Microsoft, just go all in: embrace Linux kernel and make a MS GUI on top of it, call it MSLinux or something. It will save time/money along the way I believe.

One of the main values of Windows today, at least for businesses, is backwards-compatibility- not the GUI. DOS programs still run on it, if that tells you anything. So they aren't going to be dropping Windows Proper in favor of a skinned Linux distro any time soon.

That said, maybe it would be feasible if they built a "Linux subsystem for Windows" that could run any legacy Windows app inside Linux, just like Windows can currently run any legacy DOS app (without actually being based on DOS). An official Wine, if you will.

> DOS programs still run on it,

I don't think that is correct. Any windows after 9x will need something like dosbox to run dos programs.

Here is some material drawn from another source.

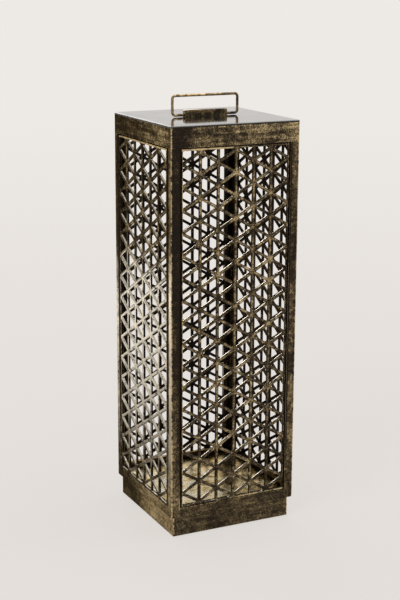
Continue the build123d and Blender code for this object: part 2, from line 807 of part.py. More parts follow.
# Push switch: sealed body on the board, and a button that slides in through the back wall.
flange_inner = half - cap_wall - flange_play - button_flange
switch_front = flange_inner - button_travel - flange_play
with BuildPart() as switch_body:
    with BuildSketch(Plane.XZ.offset(-switch_front)):
        with Locations((button_x, button_z)):
            Rectangle(switch_size, 2 * (driver_bottom - button_z))
            Circle(stem_radius + stem_play, mode=Mode.SUBTRACT)
    extrude(amount=switch_depth)
    with BuildSketch(Plane.XZ.offset(switch_depth - switch_front)):
        with Locations((button_x, button_z)):
            Rectangle(switch_size, 2 * (driver_bottom - button_z))
    extrude(amount=switch_floor)
write(switch_body.part, "switch_body")

with BuildPart() as switch_button:
    with BuildSketch(Plane.XZ.offset(-half)):
        with Locations((button_x, button_z)):
            Circle(button_radius)
    extrude(amount=cap_wall + flange_play)
    with BuildSketch(Plane.XZ.offset(cap_wall + flange_play - half)):
        with Locations((button_x, button_z)):
            Circle(button_flange_radius)
    extrude(amount=button_flange)
    with BuildSketch(Plane.XZ.offset(cap_wall + flange_play + button_flange - half)):
        with Locations((button_x, button_z)):
            Circle(stem_radius)
    extrude(amount=stem_length)
    chamfer(switch_button.edges().group_by(Axis.Y)[-1], button_bevel)
write(switch_button.part, "switch_button")

# Leads: pairs of insulated wires, up from the driver board, across under the lid and down again.
lead_z = lid_bottom - lead_drop
board_top = driver_bottom + board_thickness
spreader_top = spreader_bottom + spreader_thickness
led_routes = []
for x in led_leads_x:
    led_routes.append([
        (x, lead_y, board_top),
        (x, lead_y, lead_z),
        (x, lead_end_y, lead_z),
        (x, lead_end_y, spreader_top),
    ])
battery_routes = []
cradle_face = cradle_x - cradle_outer / 2
for direction in (-1, 1):
    for pair in (0, 1):
        x = direction * (battery_lead_x + pair * lead_space)
        y = battery_lead_y + pair * lead_space
        battery_routes.append([
            (direction * cradle_face, y, lead_z),
            (x, y, lead_z),
            (x, driver_y, lead_z),
            (x, driver_y, board_top),
        ])
for routes, name in ((led_routes, "led_leads"), (battery_routes, "battery_leads")):
    with BuildPart() as leads:
        for route in routes:
            with BuildLine() as run:
                FilletPolyline(*route, radius=lead_bend)
            with BuildSketch(Plane(run.line @ 0, z_dir=run.line % 0)):
                Circle(lead_radius)
            sweep(path=run.line)
    write(leads.part, name)
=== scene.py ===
import json
import math

import bmesh
import bpy
import numpy as np
from mathutils import Matrix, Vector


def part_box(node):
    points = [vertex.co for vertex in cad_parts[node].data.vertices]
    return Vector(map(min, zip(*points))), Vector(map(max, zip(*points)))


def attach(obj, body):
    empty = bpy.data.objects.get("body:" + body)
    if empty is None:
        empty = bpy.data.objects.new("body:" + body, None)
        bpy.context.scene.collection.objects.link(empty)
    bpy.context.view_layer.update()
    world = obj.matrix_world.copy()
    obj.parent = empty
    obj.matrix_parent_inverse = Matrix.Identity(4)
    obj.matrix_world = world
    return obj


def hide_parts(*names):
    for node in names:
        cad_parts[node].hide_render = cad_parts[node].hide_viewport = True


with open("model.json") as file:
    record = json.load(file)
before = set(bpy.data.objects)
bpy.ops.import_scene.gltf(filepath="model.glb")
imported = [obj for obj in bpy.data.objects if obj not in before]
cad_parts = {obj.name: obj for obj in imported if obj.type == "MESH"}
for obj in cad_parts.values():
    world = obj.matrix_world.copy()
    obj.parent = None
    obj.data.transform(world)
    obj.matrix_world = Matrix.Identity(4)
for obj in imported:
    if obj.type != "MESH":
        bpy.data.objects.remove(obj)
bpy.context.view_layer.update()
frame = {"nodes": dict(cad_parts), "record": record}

mm = 0.001
sideNames = ["front", "right", "back", "left"]
cornerNames = ["front_left", "front_right", "back_right", "back_left"]
print("frame: %d nodes" % len(frame["nodes"]))


# Surfaces: every helper works on whole arrays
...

NT has NTVDM. It worked on many applications up until they added 64 bit into the mix. At which point they never ported it over. Once you move to any 64 bit version you can no longer do that and need a VM or DOSBox. https://en.wikipedia.org/wiki/Virtual_DOS_machine

Also NTVDM was kind of hit or miss. So if you are using a 32 bit version of any windows you may still get away with running many DOS and win16 applications. But within a particular set of limitations.

The only good NTVDM is the ReactOS' one. The one from MS itself is very flakey.

Try winevdm[1] or ntvdmx64[2], which I believe is based on leaked Microsoft source code. I've successfully gotten Tetris running on win10x64, and I'm happy enough with not needing dosbox+win3x for it.